Why did the forest service and local officials wait until just a few days before the gathering to say that a permit had been denied and that entering the site for the purpose of participating in the gathering would be a criminal offense? I know for a fact that if people trying to get to the site of the gathering were treated like I was, there were people who, after planning for months and traveling hundreds or even thousands of miles, were being held-up by armed law enforcement officials at road-blocks just a mile or 2 from the site of the Independence Day prayer circle.
They were asked if they planned to participate in the gathering and if they answered "yes", they were aggressively told in a hostile tone that if they did "go-in" they would likely be arrested and could be fined up to $5,000 and given up to 2 years in federal detention because the Rainbow Gathering officials had not gotten a permit. They were then told cheerily to go ahead with their plans and were waved through the road-block with a pleasant, "have a good day".
When I was treated this way, I decided that I must not have understood, so I decided go ahead. The road into the site was lined with dozens of police vehicles from various Colorado state and county police agencies and the many armed officers standing near them were uniformly sullen and often openly hostile in a way to make me expect to see them making rude gestures with one hand and with the other clasping their genitals in an obscene and insulting way.
I have since read that there were several hundred citations issued in relation to the permit process and an alleged violation of the law on the part of the Rainbow Family.

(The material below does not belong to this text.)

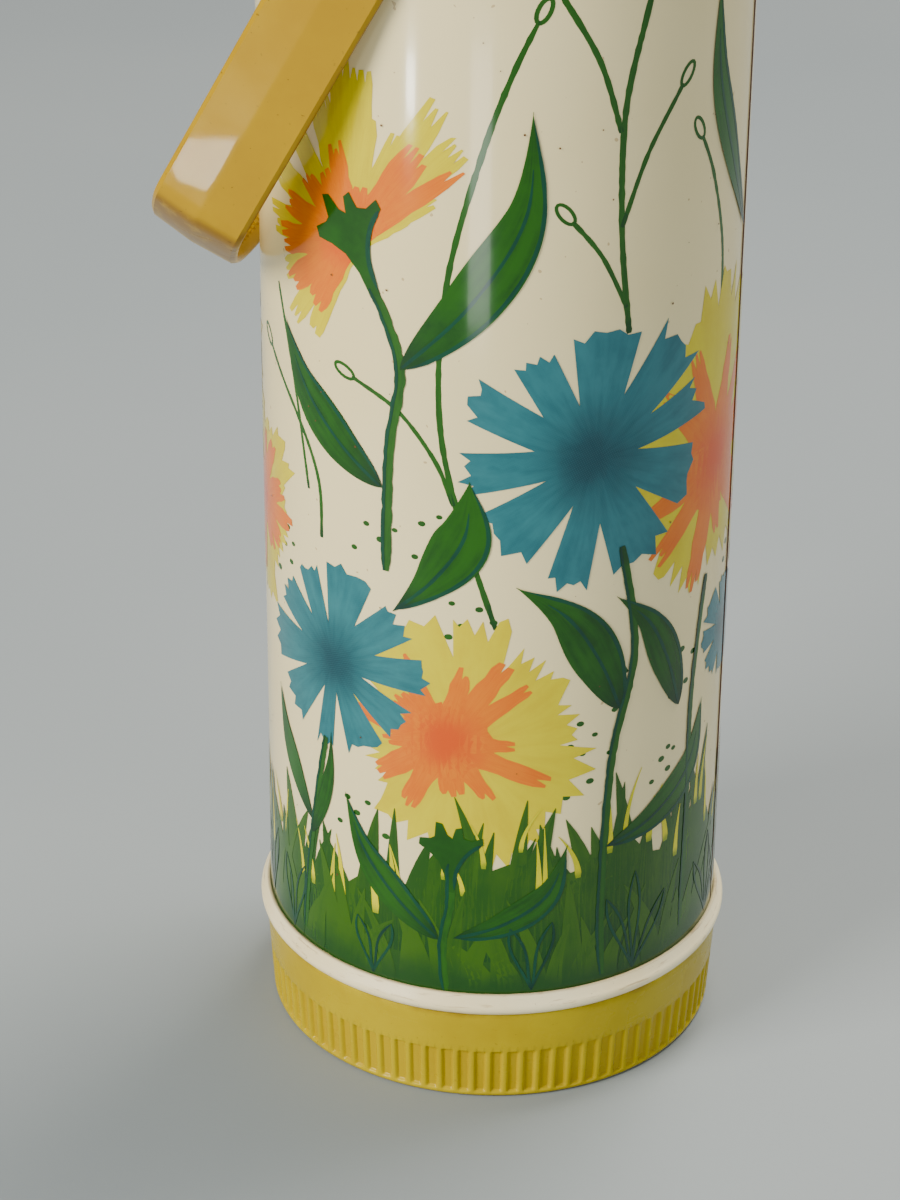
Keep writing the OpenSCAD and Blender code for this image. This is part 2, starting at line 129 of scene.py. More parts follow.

This situation was obviously created by a mishandling of the permit process but I don't believe the Rainbow Family delayed making out the permit until the late date or in any other way mishandled the permit process and I don't believe they organized the gathering knowing the pemit had been denied or even knowing it was not likely to be approved. I believe the forest service delayed the denial and the announcement until the gathering had begun. I believe that the hostility of local and federal police agencies was the source of this problem. What about that?